====== Records for this exercise ======

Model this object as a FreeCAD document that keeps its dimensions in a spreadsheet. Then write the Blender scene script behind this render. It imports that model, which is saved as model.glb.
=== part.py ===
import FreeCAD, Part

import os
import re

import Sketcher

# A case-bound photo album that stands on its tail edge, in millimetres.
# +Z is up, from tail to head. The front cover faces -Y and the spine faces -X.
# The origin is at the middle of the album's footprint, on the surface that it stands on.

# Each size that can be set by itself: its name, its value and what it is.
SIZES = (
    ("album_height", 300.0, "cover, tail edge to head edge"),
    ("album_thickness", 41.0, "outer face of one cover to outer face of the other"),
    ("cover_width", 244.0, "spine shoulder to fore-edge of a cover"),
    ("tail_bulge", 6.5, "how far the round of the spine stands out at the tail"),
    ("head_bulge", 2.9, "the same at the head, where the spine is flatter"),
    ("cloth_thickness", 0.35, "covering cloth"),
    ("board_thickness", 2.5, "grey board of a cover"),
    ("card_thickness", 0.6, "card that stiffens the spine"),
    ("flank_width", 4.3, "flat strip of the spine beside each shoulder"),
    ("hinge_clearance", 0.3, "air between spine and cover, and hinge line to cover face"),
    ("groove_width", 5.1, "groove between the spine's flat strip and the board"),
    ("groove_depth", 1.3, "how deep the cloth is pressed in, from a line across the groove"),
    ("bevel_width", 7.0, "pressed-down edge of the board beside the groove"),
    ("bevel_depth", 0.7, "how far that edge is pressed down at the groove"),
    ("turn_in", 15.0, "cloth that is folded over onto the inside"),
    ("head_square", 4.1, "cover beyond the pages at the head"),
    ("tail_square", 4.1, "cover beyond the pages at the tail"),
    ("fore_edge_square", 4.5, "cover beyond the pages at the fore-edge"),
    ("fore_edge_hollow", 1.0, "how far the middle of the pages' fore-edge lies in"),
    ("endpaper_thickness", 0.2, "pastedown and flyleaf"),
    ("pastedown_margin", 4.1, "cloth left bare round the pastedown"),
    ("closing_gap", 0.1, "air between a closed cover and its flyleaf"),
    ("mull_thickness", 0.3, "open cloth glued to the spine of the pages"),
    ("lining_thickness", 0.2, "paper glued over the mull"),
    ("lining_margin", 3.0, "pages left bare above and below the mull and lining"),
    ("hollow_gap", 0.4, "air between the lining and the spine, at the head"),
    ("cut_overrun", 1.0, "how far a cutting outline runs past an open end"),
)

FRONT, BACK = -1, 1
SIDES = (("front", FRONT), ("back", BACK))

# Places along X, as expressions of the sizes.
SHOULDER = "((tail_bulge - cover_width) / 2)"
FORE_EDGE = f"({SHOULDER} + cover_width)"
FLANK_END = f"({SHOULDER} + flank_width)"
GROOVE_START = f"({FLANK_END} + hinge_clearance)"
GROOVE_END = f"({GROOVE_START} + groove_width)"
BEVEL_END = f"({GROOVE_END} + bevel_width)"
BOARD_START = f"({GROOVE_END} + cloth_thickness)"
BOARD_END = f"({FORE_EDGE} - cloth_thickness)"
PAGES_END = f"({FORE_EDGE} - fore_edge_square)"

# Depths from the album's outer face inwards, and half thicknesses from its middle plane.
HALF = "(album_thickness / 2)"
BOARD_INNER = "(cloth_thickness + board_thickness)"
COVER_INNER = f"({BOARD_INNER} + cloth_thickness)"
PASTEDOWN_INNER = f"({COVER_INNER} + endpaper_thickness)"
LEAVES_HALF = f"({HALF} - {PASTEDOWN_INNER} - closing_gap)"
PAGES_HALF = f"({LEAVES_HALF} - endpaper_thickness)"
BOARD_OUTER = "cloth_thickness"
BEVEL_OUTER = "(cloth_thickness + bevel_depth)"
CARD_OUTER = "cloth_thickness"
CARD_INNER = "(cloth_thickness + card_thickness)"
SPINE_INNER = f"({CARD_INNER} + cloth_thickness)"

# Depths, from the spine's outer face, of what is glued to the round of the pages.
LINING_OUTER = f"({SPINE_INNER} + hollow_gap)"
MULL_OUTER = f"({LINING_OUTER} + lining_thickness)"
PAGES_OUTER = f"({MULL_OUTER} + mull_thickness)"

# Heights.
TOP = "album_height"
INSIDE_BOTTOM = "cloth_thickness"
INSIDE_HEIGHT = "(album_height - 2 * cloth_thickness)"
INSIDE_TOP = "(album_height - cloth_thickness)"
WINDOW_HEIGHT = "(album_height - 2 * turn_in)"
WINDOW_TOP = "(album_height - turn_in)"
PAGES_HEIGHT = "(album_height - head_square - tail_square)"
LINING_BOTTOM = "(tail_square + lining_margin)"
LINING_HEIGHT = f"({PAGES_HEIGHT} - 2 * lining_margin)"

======
====== Records for this exercise ======

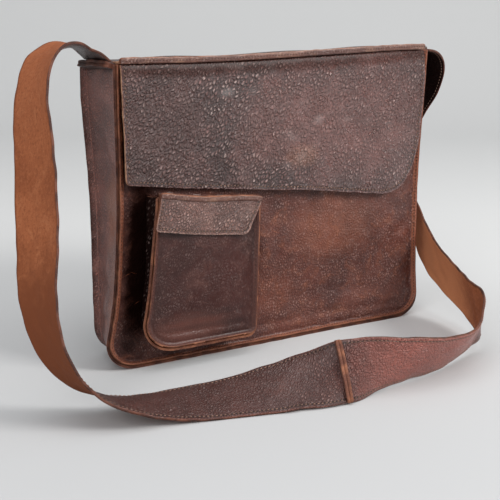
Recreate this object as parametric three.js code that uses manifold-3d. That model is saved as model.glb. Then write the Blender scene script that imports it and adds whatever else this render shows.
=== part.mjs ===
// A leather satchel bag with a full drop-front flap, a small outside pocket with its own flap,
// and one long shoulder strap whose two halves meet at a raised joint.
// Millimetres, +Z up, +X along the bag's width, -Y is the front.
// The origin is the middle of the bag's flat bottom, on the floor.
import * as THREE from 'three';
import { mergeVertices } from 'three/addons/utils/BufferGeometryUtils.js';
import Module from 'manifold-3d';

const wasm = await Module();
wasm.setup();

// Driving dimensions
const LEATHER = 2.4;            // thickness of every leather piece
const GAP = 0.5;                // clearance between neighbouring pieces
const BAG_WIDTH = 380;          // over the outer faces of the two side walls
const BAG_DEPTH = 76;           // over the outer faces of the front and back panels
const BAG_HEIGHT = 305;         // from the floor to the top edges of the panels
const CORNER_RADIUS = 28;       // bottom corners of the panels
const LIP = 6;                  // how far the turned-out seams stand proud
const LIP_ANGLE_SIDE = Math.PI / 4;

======

The problem ::
Repeat exactly, and only, the lines from the one containing "Model this object" through the one containing "# The origin", both included.

Problem solution ::
Model this object as a FreeCAD document that keeps its dimensions in a spreadsheet. Then write the Blender scene script behind this render. It imports that model, which is saved as model.glb.
=== part.py ===
import FreeCAD, Part

import os
import re

import Sketcher

# A case-bound photo album that stands on its tail edge, in millimetres.
# +Z is up, from tail to head. The front cover faces -Y and the spine faces -X.
# The origin is at the middle of the album's footprint, on the surface that it stands on.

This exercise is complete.